## RECORDS FOR THIS TASK
==============================
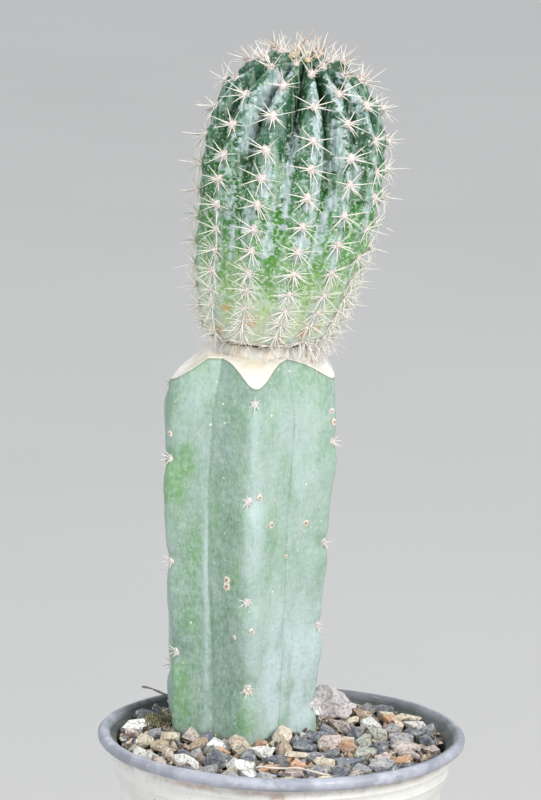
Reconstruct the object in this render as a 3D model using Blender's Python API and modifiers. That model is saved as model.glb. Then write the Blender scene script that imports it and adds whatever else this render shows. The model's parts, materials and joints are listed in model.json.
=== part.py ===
"""Potted echinopsis: a ribbed, spiny head grafted on a six-ribbed columnar rootstock, which stands in a
round nursery pot of potting soil under a top dressing of gravel.

Metres, +Z up. The origin is the centre of the pot's foot, on the surface that the pot stands on, and
-Y is the front. Five solids: pot, potting_soil, gravel, rootstock and echinopsis_head.
"""

import math
import random

import bmesh
import bpy
import numpy as np
from mathutils import Matrix, Vector

MM = 0.001
FULL_TURN = 2 * math.pi
FRONT = -math.pi / 2
SEAT_GAP = 0.3 * MM
MERGE = 0.01 * MM
SHARP_ANGLE = math.radians(35)
CURVE_STEPS = 24

# Pot: a thin tapered wall with a rolled lip, a collar below it, and a foot ring round the drain holes.
POT_HEIGHT = 88.0 * MM
POT_SIDES = 48
LIP_RADIUS = 50.0 * MM
LIP_WIDTH = 4.4 * MM
LIP_HEIGHT = 4.2 * MM
LIP_POINTS = 6
WALL = 1.2 * MM
COLLAR_TOP_RADIUS = 46.2 * MM
COLLAR_FOOT_RADIUS = 45.4 * MM
COLLAR_FOOT_HEIGHT = 76.5 * MM
BODY_TOP_RADIUS = 43.9 * MM
BODY_TOP_HEIGHT = 73.0 * MM
FOOT_RADIUS = 37.0 * MM
FOOT_RING_WIDTH = 3.0 * MM
FOOT_ROUNDING = 0.5 * MM
FLOOR_UNDERSIDE = 1.6 * MM
FLOOR_TOP = 3.0 * MM
DRAIN_HOLES = 6
DRAIN_SIDES = 8
DRAIN_RADIUS = 3.5 * MM
DRAIN_CIRCLE = 24.0 * MM

# Soil and gravel: the gravel lies level at the wall and is heaped against the stem.
BED_SIDES = 24
SOIL_TOP = 78.0 * MM
GRAVEL_EDGE_TOP = 83.6 * MM
GRAVEL_HEAP = 3.2 * MM
GRAVEL_HEAP_START = 22.0 * MM
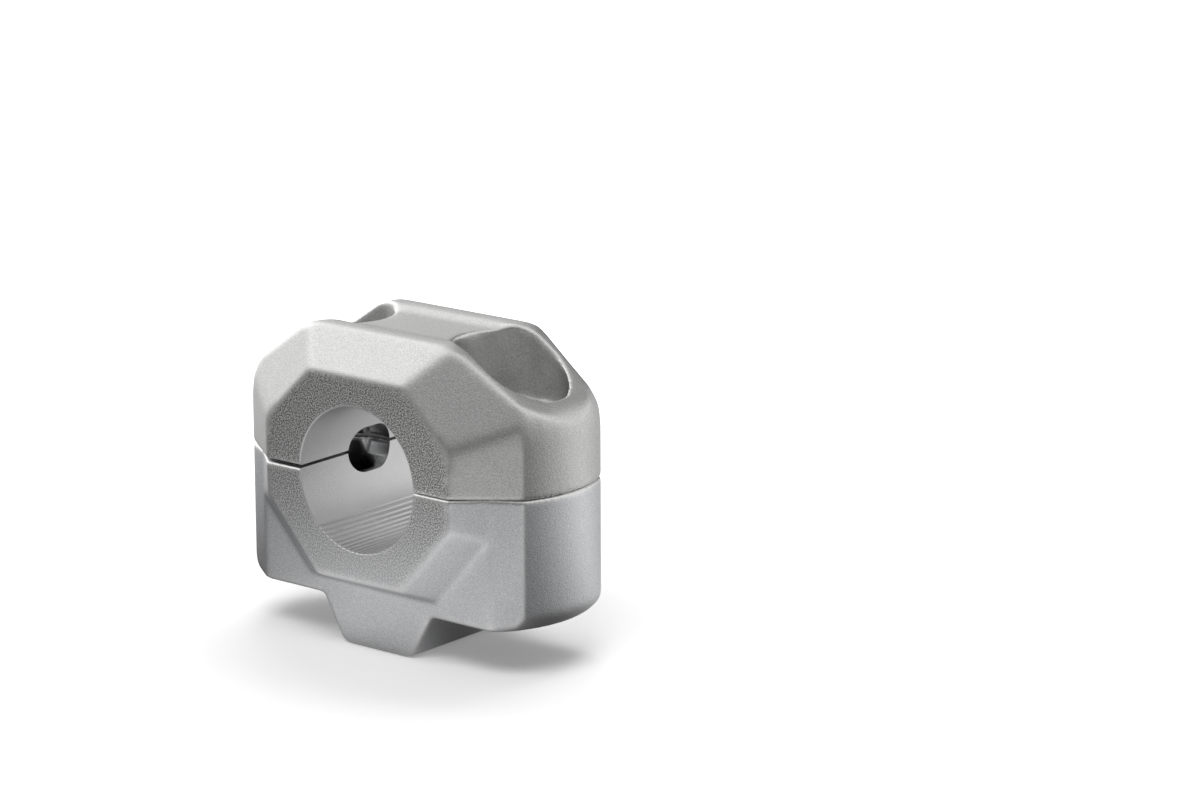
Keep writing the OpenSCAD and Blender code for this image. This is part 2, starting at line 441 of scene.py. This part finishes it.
# Painted highlight: lighter, smoother metal along the convex edges
def paintedEdgeHighlightGroup():
    group, given, result = newGroup(
        "paintedEdgeHighlight",
        [("Start", "NodeSocketFloat", 0.57), ("End", "NodeSocketFloat", 0.82),
         ("Breakup per metre", "NodeSocketFloat", 500.0)],
        [("Mask", "NodeSocketFloat")])
    bend = addNode(group, "ShaderNodeAttribute", attribute_name="edgeMask")
    place = addNode(group, "ShaderNodeTexCoord")
    breakup = addNode(group, "ShaderNodeTexNoise", noise_dimensions="3D")
    group.links.new(place.outputs["Object"], breakup.inputs["Vector"])
    group.links.new(given.outputs["Breakup per metre"], breakup.inputs["Scale"])
    lifted = mathNode(group, "MULTIPLY_ADD", breakup.outputs["Fac"], 0.1, bend.outputs["Fac"])
    span = addNode(group, "ShaderNodeMapRange")
    group.links.new(lifted, span.inputs["Value"])
    group.links.new(given.outputs["Start"], span.inputs["From Min"])
    group.links.new(given.outputs["End"], span.inputs["From Max"])
    group.links.new(span.outputs["Result"], result.inputs["Mask"])
    return group


blastedGrain = blastedGrainGroup()
paintedEdgeHighlight = paintedEdgeHighlightGroup()
endFace = endFaceGroup()
boreWall = boreWallGroup()
paintedHoleShade = paintedHoleShadeGroup()


def placeGroup(tree, group, values):
    node = addNode(tree, "ShaderNodeGroup", node_tree=group)
    for label, value in values.items():
        node.inputs[label].default_value = value
    return node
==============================
## WHAT TO DO
Give the listing again, word for word.

## EXERCISE RESPONSE
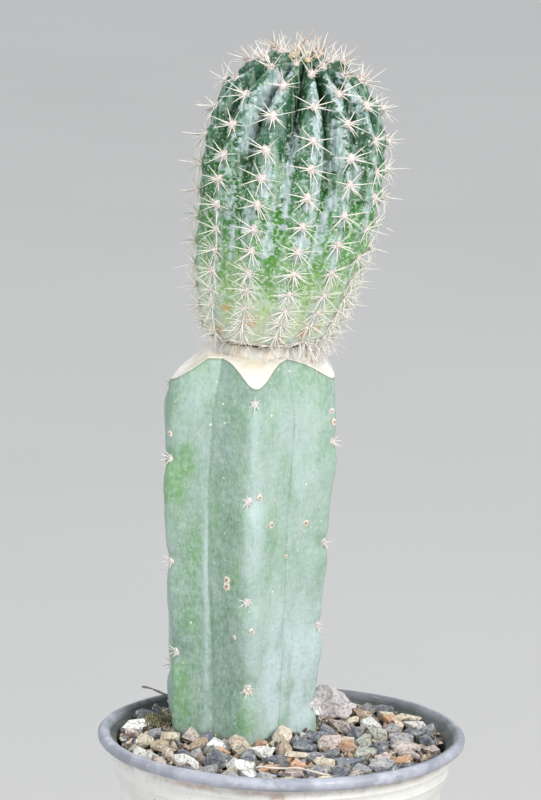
Reconstruct the object in this render as a 3D model using Blender's Python API and modifiers. That model is saved as model.glb. Then write the Blender scene script that imports it and adds whatever else this render shows. The model's parts, materials and joints are listed in model.json.
=== part.py ===
"""Potted echinopsis: a ribbed, spiny head grafted on a six-ribbed columnar rootstock, which stands in a
round nursery pot of potting soil under a top dressing of gravel.

Metres, +Z up. The origin is the centre of the pot's foot, on the surface that the pot stands on, and
-Y is the front. Five solids: pot, potting_soil, gravel, rootstock and echinopsis_head.
"""

import math
import random

import bmesh
import bpy
import numpy as np
from mathutils import Matrix, Vector

MM = 0.001
FULL_TURN = 2 * math.pi
FRONT = -math.pi / 2
SEAT_GAP = 0.3 * MM
MERGE = 0.01 * MM
SHARP_ANGLE = math.radians(35)
CURVE_STEPS = 24

# Pot: a thin tapered wall with a rolled lip, a collar below it, and a foot ring round the drain holes.
POT_HEIGHT = 88.0 * MM
POT_SIDES = 48
LIP_RADIUS = 50.0 * MM
LIP_WIDTH = 4.4 * MM
LIP_HEIGHT = 4.2 * MM
LIP_POINTS = 6
WALL = 1.2 * MM
COLLAR_TOP_RADIUS = 46.2 * MM
COLLAR_FOOT_RADIUS = 45.4 * MM
COLLAR_FOOT_HEIGHT = 76.5 * MM
BODY_TOP_RADIUS = 43.9 * MM
BODY_TOP_HEIGHT = 73.0 * MM
FOOT_RADIUS = 37.0 * MM
FOOT_RING_WIDTH = 3.0 * MM
FOOT_ROUNDING = 0.5 * MM
FLOOR_UNDERSIDE = 1.6 * MM
FLOOR_TOP = 3.0 * MM
DRAIN_HOLES = 6
DRAIN_SIDES = 8
DRAIN_RADIUS = 3.5 * MM
DRAIN_CIRCLE = 24.0 * MM

# Soil and gravel: the gravel lies level at the wall and is heaped against the stem.
BED_SIDES = 24
SOIL_TOP = 78.0 * MM
GRAVEL_EDGE_TOP = 83.6 * MM
GRAVEL_HEAP = 3.2 * MM
GRAVEL_HEAP_START = 22.0 * MM
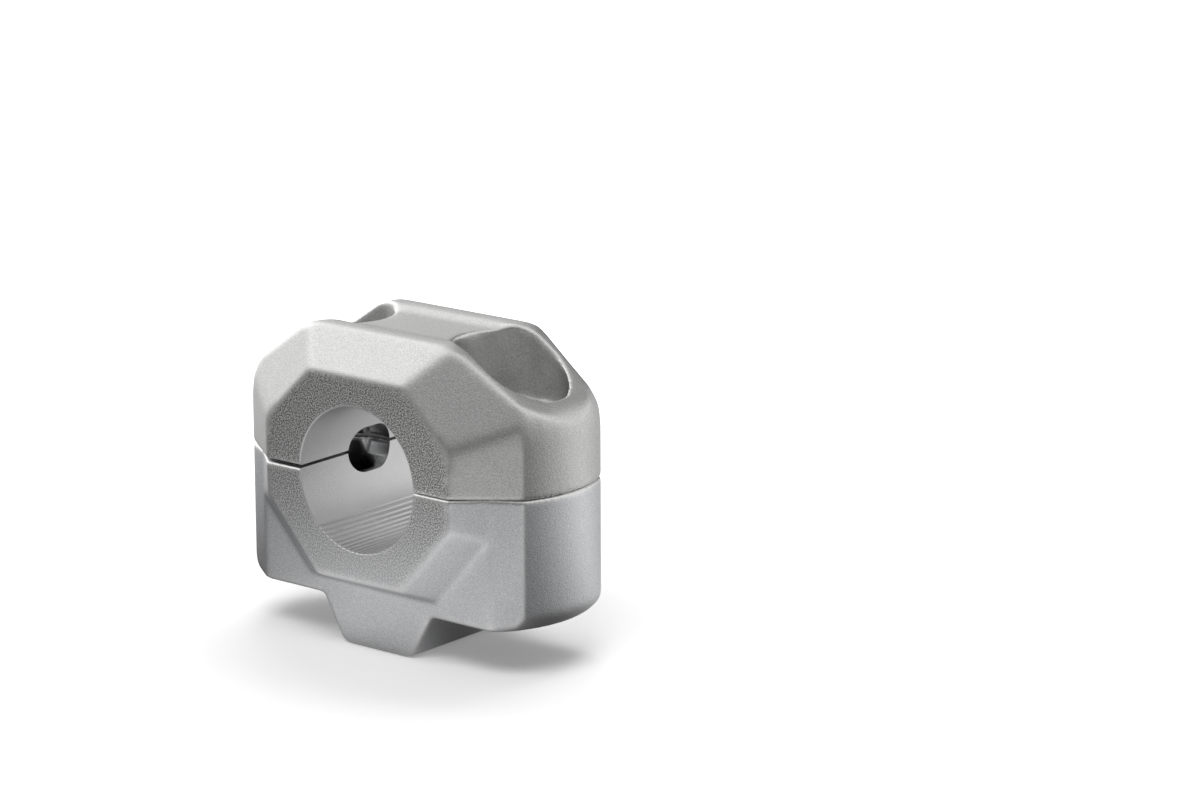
Keep writing the OpenSCAD and Blender code for this image. This is part 2, starting at line 441 of scene.py. This part finishes it.
# Painted highlight: lighter, smoother metal along the convex edges
def paintedEdgeHighlightGroup():
    group, given, result = newGroup(
        "paintedEdgeHighlight",
        [("Start", "NodeSocketFloat", 0.57), ("End", "NodeSocketFloat", 0.82),
         ("Breakup per metre", "NodeSocketFloat", 500.0)],
        [("Mask", "NodeSocketFloat")])
    bend = addNode(group, "ShaderNodeAttribute", attribute_name="edgeMask")
    place = addNode(group, "ShaderNodeTexCoord")
    breakup = addNode(group, "ShaderNodeTexNoise", noise_dimensions="3D")
    group.links.new(place.outputs["Object"], breakup.inputs["Vector"])
    group.links.new(given.outputs["Breakup per metre"], breakup.inputs["Scale"])
    lifted = mathNode(group, "MULTIPLY_ADD", breakup.outputs["Fac"], 0.1, bend.outputs["Fac"])
    span = addNode(group, "ShaderNodeMapRange")
    group.links.new(lifted, span.inputs["Value"])
    group.links.new(given.outputs["Start"], span.inputs["From Min"])
    group.links.new(given.outputs["End"], span.inputs["From Max"])
    group.links.new(span.outputs["Result"], result.inputs["Mask"])
    return group


blastedGrain = blastedGrainGroup()
paintedEdgeHighlight = paintedEdgeHighlightGroup()
endFace = endFaceGroup()
boreWall = boreWallGroup()
paintedHoleShade = paintedHoleShadeGroup()


def placeGroup(tree, group, values):
    node = addNode(tree, "ShaderNodeGroup", node_tree=group)
    for label, value in values.items():
        node.inputs[label].default_value = value
    return node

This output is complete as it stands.